Task description →
Repeat everything from the line holding "Vector(map(max, high, point))" to the line holding "in imported if", inclusive, exactly. Leave out the rest.

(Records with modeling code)
-----

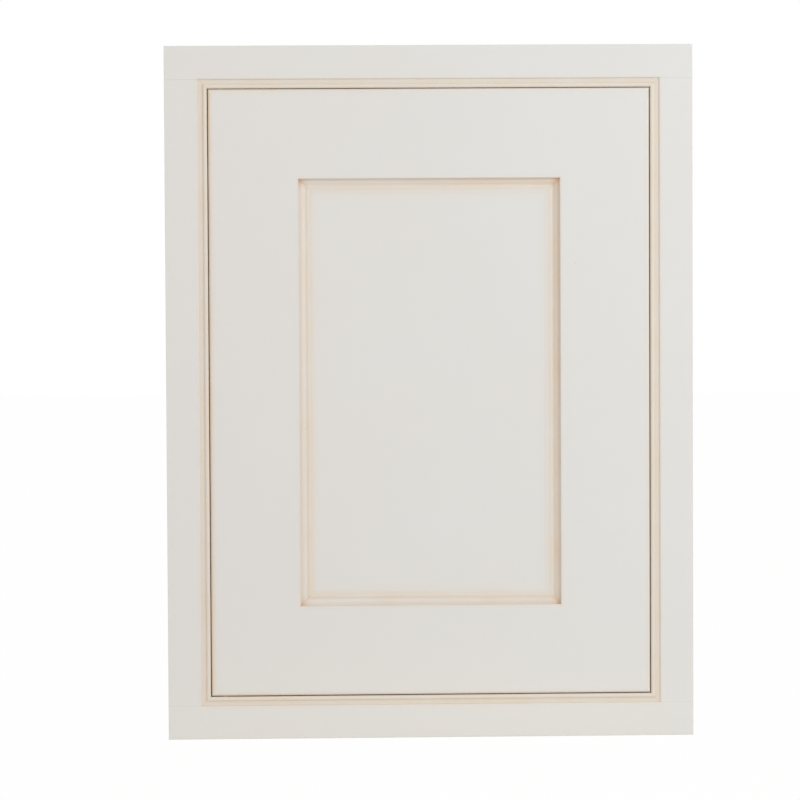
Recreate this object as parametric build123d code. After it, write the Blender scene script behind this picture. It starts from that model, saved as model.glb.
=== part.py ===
from build123d import *
import os

# Inset kitchen cabinet door hung in its beaded face frame.
# Millimetres. X runs to the right seen from the front, Y runs back and Z runs up.
# The origin is the centre of the bottom rail's back face, where the frame meets its cabinet.

# Face frame
overall_width = 470.0
overall_height = 618.0
frame_thickness = 19.0
rail_width = 30.0
stile_width = 30.0
frame_arris = 1.3
outer_arris = 0.5
tenon_thickness = 6.0
tenon_length = 12.0
tenon_shoulder = 4.0

# Bead strip planted round the opening: a sunk flat and a round bead
bead_strip_width = 8.0
quirk_depth = 1.4
bead_radius = 2.1

# Door
door_gap = 0.7
top_gap = 0.5
door_thickness = 19.0
door_stile_width = 79.9
door_rail_width = 79.9
door_arris = 2.5
door_back_arris = 1.0
recess_arris = 0.9
panel_setback = 5.4
tongue_setback = 8.0
tongue_thickness = 6.0
groove_depth = 9.0
panel_room = 1.5

# Moulding planted inside the recess: a ledge, an ogee, a low bead and a toe
moulding_setback = 3.8
ledge_width = 2.6
ogee_run = 3.6
moulding_quirk = 0.2
moulding_bead_width = 3.2
moulding_bead_rise = 0.35
toe_width = 3.6
toe_rise = 0.15

# Pivot hinges, one at each end of the hinge stile
pivot_inset = 12.0
pivot_setback = 5.6
pin_radius = 2.0
leaf_width = 7.0
leaf_thickness = 1.6
leaf_proud = 0.1
leaf_reach = 50.0
first_screw = 16.0
screw_pitch = 22.0

# Countersunk wood screws of the hinge leaves
leaf_screw_radius = 1.4
leaf_screw_head_radius = 2.8
leaf_screw_head_height = 1.6
leaf_screw_length = 15.0

# Door stops planted behind the bead strips, and the brads that hold them
stop_thickness = 10.0
stop_lap = 12.0
stop_arris = 0.8
brad_width = 1.3
brad_depth = 1.0
brad_length = 20.0
brad_inset = 32.0
brads_on_upright = 3
brads_on_level = 2

# Magnetic catches in the free side's stop
catch_lap = 7.0
catch_from_end = 60.0
cup_width = 6.0
cup_height = 14.0
cup_length = 7.0
cup_wall = 0.6
cup_floor = 0.8
strike_width = 8.0
strike_height = 16.0
strike_thickness = 1.2
strike_screw_radius = 1.2
strike_screw_head_radius = 2.4
strike_screw_head_height = 1.2
strike_screw_length = 12.0

# Clearances
running_clearance = 0.05
fitting_clearance = 0.1
bottom_clearance = 0.5
pin_end_clearance = 0.3
heel_clearance = 0.4

# Places worked out from the sizes above
front = -frame_thickness
bottom = -rail_width / 2
top = bottom + overall_height
left = -overall_width / 2
right = overall_width / 2
board_left = left + stile_width
board_right = right - stile_width
board_bottom = bottom + rail_width
board_top = top - rail_width
opening_left = board_left + bead_strip_width
opening_right = board_right - bead_strip_width
opening_bottom = board_bottom + bead_strip_width
opening_top = board_top - bead_strip_width
door_left = opening_left + door_gap
door_right = opening_right - door_gap
door_bottom = opening_bottom + door_gap
door_top = opening_top - top_gap
door_back = front + door_thickness
recess_left = door_left + door_stile_width
recess_right = door_right - door_stile_width
recess_bottom = door_bottom + door_rail_width
recess_top = door_top - door_rail_width
panel_front = front + panel_setback
tongue_front = front + tongue_setback
panel_back = tongue_front + tongue_thickness
moulding_width = ledge_width + ogee_run + moulding_quirk + moulding_bead_width + toe_width
pivot_x = door_left + pivot_inset
pivot_y = front + pivot_setback
leaf_depth = leaf_thickness - leaf_proud
washer_radius = leaf_width / 2
pivot_to_back = door_thickness - pivot_setback - door_back_arris
heel_reach = Vector(pivot_inset - door_back_arris, pivot_to_back).length + door_back_arris
heel_relief = heel_reach - (door_thickness - pivot_setback) + heel_clearance
heel_sweep = (heel_reach**2 - (door_thickness - pivot_setback) ** 2) ** 0.5
hinge_stop_lap = door_gap + pivot_inset + heel_sweep + heel_clearance


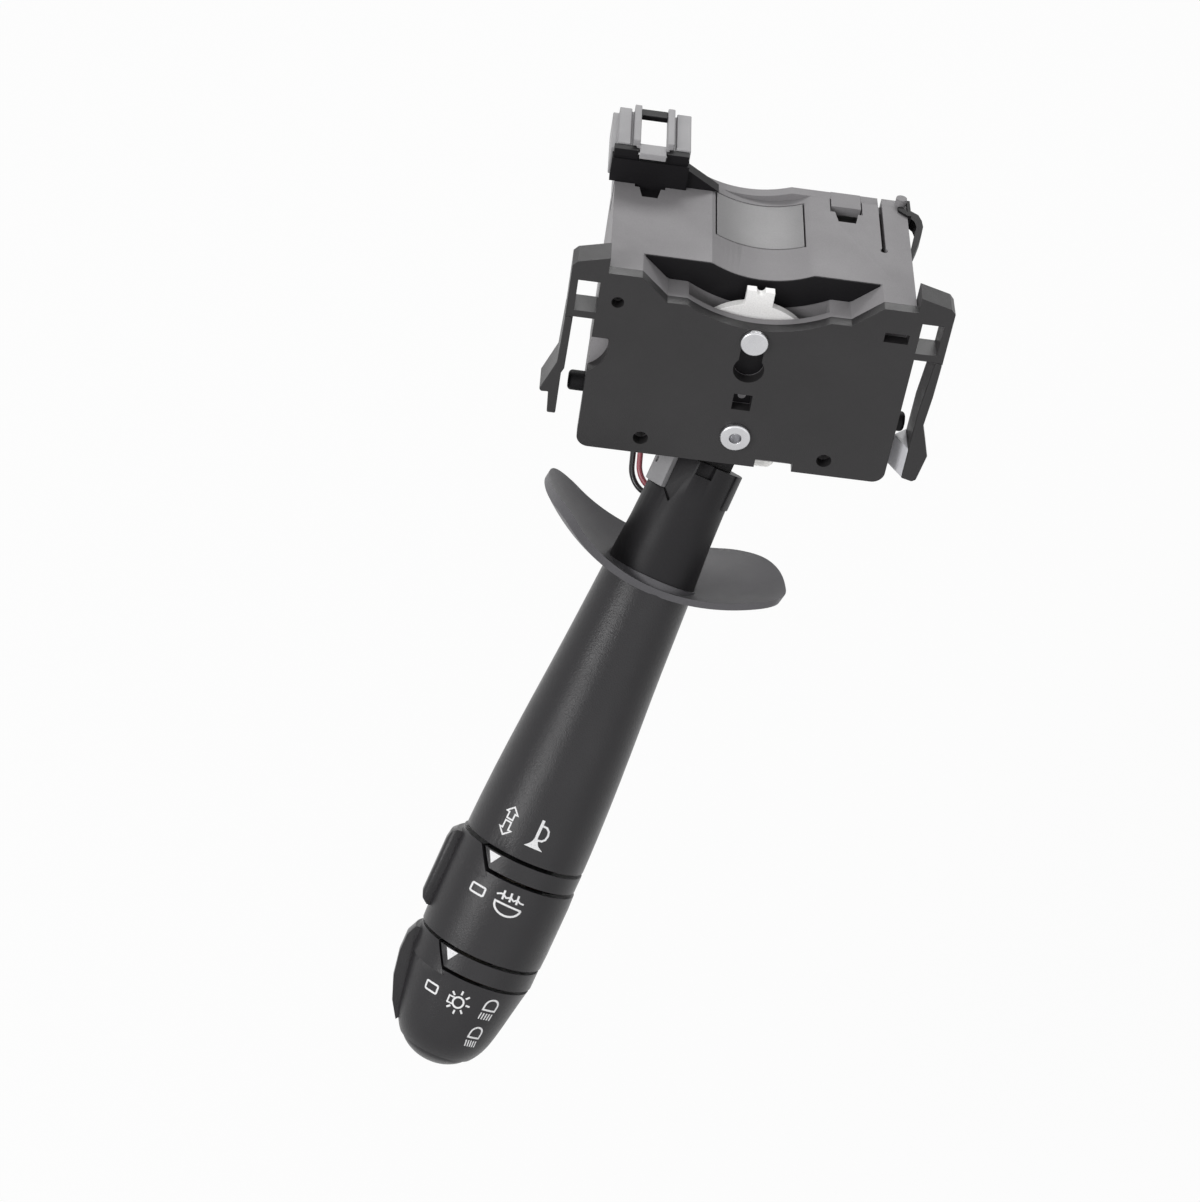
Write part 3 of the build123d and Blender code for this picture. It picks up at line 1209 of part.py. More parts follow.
# Two leads from the slider to the horn contact: out under the box, into the neck, down the tube
lead_route = [(1.4, -6.8, 10.6), (-9.5, -6.3, 4.0), (-14.2, -7.6, -2.8), (-14.4, -14.5, -8.5),
              (-16.4, -19.0, -13.0), (-17.3, -22.5, -17.5)]
lead_half_spacing = 0.72
flat_spread = Vector(0.37, 0, -0.62)
turning_spread = Vector(0.6, 0, -0.4)
hanging_spread = Vector(0.72, 0, 0.1)
lead_spreads = [flat_spread, flat_spread, turning_spread, hanging_spread, hanging_spread, hanging_spread]
hole_dir = radial(wire_hole_angle)
for lead_name, side in (("red_lead", 1), ("black_lead", -1)):
    level = stalk_dir * (wire_hole_distance - lead_half_spacing * side)
    lane = hole_dir * (-lead_half_spacing * side)
    corner = lever.origin + level + hole_dir * (13.0 - lead_half_spacing * side)
    inside = lever.origin + level + lane
    end = lever.origin + stalk_dir * horn_contact_start + lane
    points = [Vector(*place) + spread * side for place, spread in zip(lead_route, lead_spreads)]
    points += [corner, inside, end]
    radii = []
    for i in range(1, len(points) - 1):
        before = points[i] - points[i - 1]
        after = points[i + 1] - points[i]
        half_turn = radians(before.get_angle(after) / 2)
        shorter = min(before.length, after.length)
        radii.append(min(0.45 * shorter * cos(half_turn) / sin(half_turn), 12.0))
    radii[-1] = 3.7
    print(lead_name, "bend radii", [round(radius, 1) for radius in radii])
    with BuildPart() as lead:
        with BuildLine() as route:
            FilletPolyline(*points, radius=radii)
        with BuildSketch(Plane(origin=route.line @ 0, z_dir=route.line % 0)):
            Circle(wire_radius)
        sweep(path=route.line)
    lead.part.label = lead_name
    export_step(lead.part, "parts/" + lead_name + ".step")

# Lower arms of the snap clips: the left one ends in a barb, the right one in a broad foot
arm_middle = clip_outer - arm_thickness / 2
arm_inner = clip_outer - arm_thickness
left_arm = [(0, hinge_z), (0.3, 12.1), (3.0, 5.3), (2.6, 4.8), (1.2, 4.9), (0.9, 0.0), (-0.8, 0.0),
            (-0.8, 9.6), (-1.3, 10.8), (-arm_thickness, hinge_z)]
foot_depth = clip_outer - foot_inner
right_arm = [(0, hinge_z), (-0.1, 15.0), (-0.5, 8.0), (1.8, 0.8), (0.8, -5.3), (0, -5.8), (-foot_depth, -5.2),
             (-foot_depth, 11.0), (-arm_thickness, hinge_z)]
for clip_name, side, shape in (("left_clip", -1, left_arm), ("right_clip", 1, right_arm)):
    with BuildPart() as clip:
        outline = [(side * (clip_outer + out), z) for out, z in shape]
        extrude(polygon(facing(arm_back_height), outline), amount=front_height - arm_back_height)
        pin_towards_driver(side * arm_middle, hinge_z, arm_thickness / 2, (arm_back_height, front_height))
    clip.part.label = clip_name
    export_step(clip.part, "parts/" + clip_name + ".step")

# Pale pad on the inner face of the right foot, wedge-shaped towards the box
with BuildPart() as clip_pad:
    pad_plane = Plane(origin=(0, 0, pad_low), z_dir=(0, 0, 1))
    pad_points = [(foot_inner, -front_height), (foot_inner - pad_depth, -clip_back_height - 1.0),
                  (foot_inner, -arm_back_height)]
    extrude(polygon(pad_plane, pad_points), amount=pad_high - pad_low)
clip_pad.part.label = "clip_pad"
export_step(clip_pad.part, "parts/clip_pad.step")

# Thin hook on the right side near the rear corner, standing off the wall
with BuildPart() as corner_hook:
    hook_plane = Plane(origin=(body_half_width, 0, 29.8), z_dir=(0, 0, 1))
    hook_points = [(0, -0.2), (0.8, -0.2), (2.8, -1.8), (3.4, -3.9), (3.5, -6.1), (2.8, -10.0), (2.0, -13.1),
                   (0, -20.0), (0, -18.0), (1.0, -12.5), (1.6, -9.0), (2.1, -6.4), (1.8, -4.6), (1.0, -3.4),
                   (0, -3.0)]
    extrude(polygon(hook_plane, hook_points), amount=2.4)
    block((body_half_width, body_half_width + 0.7), (0.2, 6.0), (32.2, body_top + 0.5))
    strand = [(-1.9, -3.0), (-0.7, -3.0), (0, -4.4), (0, -6.0), (-0.8, -5.4), (-1.9, -4.3)]
    top_plane = Plane(origin=(body_half_width, 0, body_top), z_dir=(0, 0, 1))
    extrude(polygon(top_plane, strand), amount=0.5)
corner_hook.part.label = "corner_hook"
export_step(corner_hook.part, "parts/corner_hook.step")
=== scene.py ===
"""Looks of the combination stalk switch: finishes, eased edges, printed signs and soft studio light."""

import json
from math import cos, pi, radians, sin

import bmesh
import bpy
from mathutils import Matrix, Vector
from mathutils.bvhtree import BVHTree


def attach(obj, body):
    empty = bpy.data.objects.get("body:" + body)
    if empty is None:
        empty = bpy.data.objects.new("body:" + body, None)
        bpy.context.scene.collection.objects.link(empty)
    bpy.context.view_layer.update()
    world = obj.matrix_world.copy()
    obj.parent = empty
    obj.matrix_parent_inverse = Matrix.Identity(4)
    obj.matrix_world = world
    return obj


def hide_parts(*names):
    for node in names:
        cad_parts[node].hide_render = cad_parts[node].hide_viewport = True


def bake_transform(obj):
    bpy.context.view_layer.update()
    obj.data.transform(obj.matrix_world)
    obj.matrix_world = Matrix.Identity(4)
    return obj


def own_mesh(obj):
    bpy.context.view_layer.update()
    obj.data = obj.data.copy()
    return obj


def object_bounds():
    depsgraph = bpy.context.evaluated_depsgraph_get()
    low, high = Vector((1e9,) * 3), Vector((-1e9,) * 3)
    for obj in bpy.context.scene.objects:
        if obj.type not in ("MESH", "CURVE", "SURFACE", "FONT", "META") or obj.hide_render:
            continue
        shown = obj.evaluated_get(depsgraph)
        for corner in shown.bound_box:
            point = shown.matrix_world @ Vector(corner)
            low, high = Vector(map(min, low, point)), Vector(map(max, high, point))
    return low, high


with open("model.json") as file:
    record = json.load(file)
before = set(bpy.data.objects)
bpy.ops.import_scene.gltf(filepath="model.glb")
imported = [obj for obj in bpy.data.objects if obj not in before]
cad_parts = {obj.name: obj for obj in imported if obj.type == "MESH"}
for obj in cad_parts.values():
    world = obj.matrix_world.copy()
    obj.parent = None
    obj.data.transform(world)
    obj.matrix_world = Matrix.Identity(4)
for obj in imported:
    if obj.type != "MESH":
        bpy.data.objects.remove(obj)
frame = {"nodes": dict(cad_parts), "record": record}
cad_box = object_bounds()
record = frame["record"]
MM = 0.001

body_of = {node: body for body, nodes in record["behaviour"]["bodies"].items() for node in nodes}
slot_of = {entry["node"]: entry["material_slot"] for entry in record["subparts"]}


# Camera at the photograph's viewpoint
camera_place = Vector((-0.05056, -0.43747, 0.29010))
camera_azimuth = radians(-4.287)
camera_height = radians(40.177)
camera_roll = radians(9.717)


def aim_camera():
    """Put the camera at its place, looking down at the part and rolled about its view."""
    azimuth, height, roll = camera_azimuth, camera_height, camera_roll
    back = Vector((sin(azimuth) * cos(height), -cos(azimuth) * cos(height), sin(height)))
    right = (-back).cross(Vector((0, 0, 1))).normalized()
    down = (-back).cross(right)
    across = right * cos(roll) - down * sin(roll)
    drop = right * sin(roll) + down * cos(roll)
    data = bpy.data.cameras.new("studio_camera")
    data.lens = 75
    data.sensor_width = 36
    data.clip_end = 20
    camera = bpy.data.objects.new("studio_camera", data)
    turn = Matrix((across, -drop, back)).transposed().to_4x4()
    camera.matrix_world = Matrix.Translation(camera_place) @ turn
    bpy.context.collection.objects.link(camera)
    bpy.context.scene.camera = camera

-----

Written response →
            low, high = Vector(map(min, low, point)), Vector(map(max, high, point))
    return low, high


with open("model.json") as file:
    record = json.load(file)
before = set(bpy.data.objects)
bpy.ops.import_scene.gltf(filepath="model.glb")
imported = [obj for obj in bpy.data.objects if obj not in before]
cad_parts = {obj.name: obj for obj in imported if obj.type == "MESH"}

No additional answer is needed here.